### Provided material
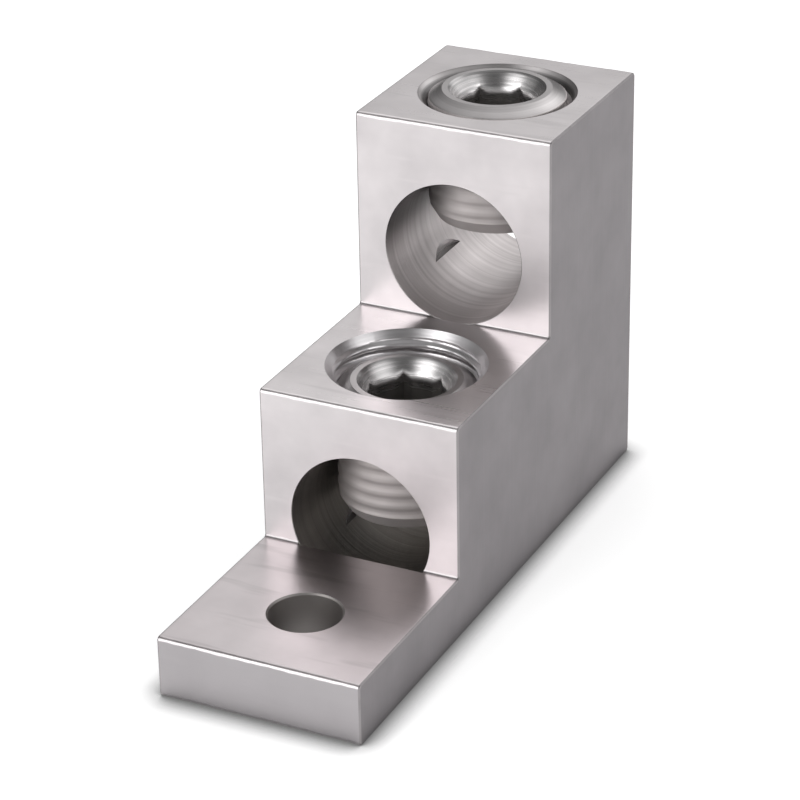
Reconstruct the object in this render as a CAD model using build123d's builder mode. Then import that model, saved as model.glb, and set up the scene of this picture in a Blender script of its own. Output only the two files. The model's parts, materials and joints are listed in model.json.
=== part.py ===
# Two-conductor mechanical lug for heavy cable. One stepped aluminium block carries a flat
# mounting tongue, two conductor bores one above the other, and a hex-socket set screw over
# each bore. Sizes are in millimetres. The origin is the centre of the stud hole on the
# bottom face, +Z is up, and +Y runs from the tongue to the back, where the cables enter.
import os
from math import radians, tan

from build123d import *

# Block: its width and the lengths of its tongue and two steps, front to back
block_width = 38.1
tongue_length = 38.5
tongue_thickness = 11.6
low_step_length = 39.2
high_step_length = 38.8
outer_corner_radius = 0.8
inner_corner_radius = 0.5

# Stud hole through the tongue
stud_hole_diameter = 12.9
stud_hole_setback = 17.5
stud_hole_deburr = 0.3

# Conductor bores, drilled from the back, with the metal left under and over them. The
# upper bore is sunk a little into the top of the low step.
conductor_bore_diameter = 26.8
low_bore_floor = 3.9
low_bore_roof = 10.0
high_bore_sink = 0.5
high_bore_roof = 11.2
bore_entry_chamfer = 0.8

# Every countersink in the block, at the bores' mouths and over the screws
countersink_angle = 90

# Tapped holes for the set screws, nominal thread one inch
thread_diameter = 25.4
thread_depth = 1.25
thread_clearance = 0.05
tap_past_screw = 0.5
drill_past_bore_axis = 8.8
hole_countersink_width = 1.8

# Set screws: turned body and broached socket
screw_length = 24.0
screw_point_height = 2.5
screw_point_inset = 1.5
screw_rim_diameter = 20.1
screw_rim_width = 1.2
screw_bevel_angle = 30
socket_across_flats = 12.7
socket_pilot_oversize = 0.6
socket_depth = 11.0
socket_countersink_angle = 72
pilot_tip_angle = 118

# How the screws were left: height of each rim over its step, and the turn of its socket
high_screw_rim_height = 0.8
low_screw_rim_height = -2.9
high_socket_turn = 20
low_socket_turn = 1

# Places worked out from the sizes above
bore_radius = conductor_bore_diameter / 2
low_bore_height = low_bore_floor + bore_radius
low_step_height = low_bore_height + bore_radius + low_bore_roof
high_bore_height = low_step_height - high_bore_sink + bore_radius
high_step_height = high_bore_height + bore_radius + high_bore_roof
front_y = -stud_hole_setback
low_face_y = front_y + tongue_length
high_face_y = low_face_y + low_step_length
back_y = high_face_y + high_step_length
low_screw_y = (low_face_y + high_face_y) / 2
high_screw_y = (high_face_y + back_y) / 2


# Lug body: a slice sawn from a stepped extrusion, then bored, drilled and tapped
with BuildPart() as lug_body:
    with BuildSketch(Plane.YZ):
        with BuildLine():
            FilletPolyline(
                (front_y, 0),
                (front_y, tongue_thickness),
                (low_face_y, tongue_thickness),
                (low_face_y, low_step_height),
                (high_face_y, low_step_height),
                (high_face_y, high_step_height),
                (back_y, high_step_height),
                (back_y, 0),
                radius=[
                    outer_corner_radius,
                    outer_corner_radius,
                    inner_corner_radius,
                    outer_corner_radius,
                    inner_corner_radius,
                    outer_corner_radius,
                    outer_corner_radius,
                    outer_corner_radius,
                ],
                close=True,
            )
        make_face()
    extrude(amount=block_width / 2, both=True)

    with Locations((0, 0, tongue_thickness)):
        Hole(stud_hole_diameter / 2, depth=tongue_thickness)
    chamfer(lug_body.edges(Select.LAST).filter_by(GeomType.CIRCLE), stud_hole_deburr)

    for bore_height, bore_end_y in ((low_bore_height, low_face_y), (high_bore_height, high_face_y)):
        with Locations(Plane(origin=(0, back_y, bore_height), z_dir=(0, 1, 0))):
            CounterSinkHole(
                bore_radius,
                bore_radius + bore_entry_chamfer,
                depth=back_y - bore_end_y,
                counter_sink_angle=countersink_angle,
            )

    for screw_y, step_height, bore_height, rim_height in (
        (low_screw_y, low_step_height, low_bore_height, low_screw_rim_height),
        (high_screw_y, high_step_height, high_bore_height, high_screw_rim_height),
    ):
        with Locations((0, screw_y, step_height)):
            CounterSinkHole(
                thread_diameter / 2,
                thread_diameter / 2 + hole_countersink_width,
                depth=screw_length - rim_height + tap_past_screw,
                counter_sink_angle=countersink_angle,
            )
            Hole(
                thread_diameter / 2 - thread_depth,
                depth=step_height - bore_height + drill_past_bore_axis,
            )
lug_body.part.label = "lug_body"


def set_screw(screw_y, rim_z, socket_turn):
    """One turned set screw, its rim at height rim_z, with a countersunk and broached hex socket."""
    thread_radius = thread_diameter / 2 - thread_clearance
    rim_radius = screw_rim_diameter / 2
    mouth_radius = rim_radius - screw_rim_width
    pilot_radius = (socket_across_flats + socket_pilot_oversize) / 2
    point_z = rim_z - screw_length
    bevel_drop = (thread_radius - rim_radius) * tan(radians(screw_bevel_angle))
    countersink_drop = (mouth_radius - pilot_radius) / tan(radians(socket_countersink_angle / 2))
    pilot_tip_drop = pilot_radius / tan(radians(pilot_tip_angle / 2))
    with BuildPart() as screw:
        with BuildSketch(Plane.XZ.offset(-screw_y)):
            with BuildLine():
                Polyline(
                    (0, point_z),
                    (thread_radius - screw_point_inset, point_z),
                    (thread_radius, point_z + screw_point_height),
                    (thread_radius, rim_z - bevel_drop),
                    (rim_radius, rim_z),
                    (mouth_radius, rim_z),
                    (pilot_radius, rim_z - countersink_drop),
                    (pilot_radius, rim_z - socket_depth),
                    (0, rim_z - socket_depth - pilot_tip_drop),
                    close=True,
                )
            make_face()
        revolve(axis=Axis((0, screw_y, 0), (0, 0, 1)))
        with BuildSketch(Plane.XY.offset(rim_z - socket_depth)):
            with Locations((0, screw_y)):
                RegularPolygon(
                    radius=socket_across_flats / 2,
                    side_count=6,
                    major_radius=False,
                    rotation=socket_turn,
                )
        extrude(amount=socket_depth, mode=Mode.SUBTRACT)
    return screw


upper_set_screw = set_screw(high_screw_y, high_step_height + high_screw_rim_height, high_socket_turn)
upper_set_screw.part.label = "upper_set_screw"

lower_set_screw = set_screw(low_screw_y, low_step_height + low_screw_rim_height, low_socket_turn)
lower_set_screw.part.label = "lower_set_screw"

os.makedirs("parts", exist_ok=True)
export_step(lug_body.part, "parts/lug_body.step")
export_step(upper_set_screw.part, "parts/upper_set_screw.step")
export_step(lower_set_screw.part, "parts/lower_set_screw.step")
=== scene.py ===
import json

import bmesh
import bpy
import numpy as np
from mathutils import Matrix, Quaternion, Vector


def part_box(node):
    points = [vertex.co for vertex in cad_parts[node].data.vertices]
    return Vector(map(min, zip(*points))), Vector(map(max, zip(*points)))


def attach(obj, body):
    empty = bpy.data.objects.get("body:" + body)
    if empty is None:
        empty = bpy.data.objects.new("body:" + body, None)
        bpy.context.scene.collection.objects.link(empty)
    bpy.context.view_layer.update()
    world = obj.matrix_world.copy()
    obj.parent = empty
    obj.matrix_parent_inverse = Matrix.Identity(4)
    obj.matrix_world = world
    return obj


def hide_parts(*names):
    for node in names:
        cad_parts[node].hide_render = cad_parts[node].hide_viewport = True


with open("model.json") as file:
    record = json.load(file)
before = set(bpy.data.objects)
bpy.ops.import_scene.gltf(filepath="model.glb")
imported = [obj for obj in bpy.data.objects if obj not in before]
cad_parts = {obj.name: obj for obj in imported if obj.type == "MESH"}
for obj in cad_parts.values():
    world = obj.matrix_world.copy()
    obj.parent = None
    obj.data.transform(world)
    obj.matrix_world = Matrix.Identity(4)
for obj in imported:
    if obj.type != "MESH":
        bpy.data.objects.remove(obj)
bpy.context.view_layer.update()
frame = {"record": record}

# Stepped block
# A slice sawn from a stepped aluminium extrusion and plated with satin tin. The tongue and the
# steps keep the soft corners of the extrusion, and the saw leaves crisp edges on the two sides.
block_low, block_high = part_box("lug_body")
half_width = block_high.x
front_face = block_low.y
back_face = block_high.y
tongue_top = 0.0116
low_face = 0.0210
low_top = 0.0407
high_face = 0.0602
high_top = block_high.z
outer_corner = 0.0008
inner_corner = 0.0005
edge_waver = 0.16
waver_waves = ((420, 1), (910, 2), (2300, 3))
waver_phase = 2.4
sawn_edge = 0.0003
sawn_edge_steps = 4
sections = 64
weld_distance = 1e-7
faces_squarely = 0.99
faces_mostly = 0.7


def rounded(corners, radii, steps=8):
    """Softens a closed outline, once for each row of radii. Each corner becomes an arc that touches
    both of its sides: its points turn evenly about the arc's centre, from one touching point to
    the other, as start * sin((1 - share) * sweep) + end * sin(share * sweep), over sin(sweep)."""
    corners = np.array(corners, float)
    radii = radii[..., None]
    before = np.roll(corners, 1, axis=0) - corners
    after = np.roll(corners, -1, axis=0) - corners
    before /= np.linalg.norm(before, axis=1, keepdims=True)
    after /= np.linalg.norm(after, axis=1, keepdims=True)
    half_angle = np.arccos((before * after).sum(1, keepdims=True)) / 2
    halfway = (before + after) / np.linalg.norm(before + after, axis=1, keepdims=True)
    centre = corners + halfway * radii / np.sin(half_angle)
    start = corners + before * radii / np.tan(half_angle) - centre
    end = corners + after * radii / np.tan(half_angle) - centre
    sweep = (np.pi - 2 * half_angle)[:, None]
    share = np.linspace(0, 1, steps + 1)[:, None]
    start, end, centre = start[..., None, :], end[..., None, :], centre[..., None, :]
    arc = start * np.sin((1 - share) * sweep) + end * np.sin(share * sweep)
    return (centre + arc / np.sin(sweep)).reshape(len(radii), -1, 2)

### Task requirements
Extract and reproduce exactly the lines opening with the line containing "lower_set_screw = set_screw(low_screw_y, low_step_height" and closing with the line containing "from mathutils import", inclusive.

### Expected answer
lower_set_screw = set_screw(low_screw_y, low_step_height + low_screw_rim_height, low_socket_turn)
lower_set_screw.part.label = "lower_set_screw"

os.makedirs("parts", exist_ok=True)
export_step(lug_body.part, "parts/lug_body.step")
export_step(upper_set_screw.part, "parts/upper_set_screw.step")
export_step(lower_set_screw.part, "parts/lower_set_screw.step")
=== scene.py ===
import json

import bmesh
import bpy
import numpy as np
from mathutils import Matrix, Quaternion, Vector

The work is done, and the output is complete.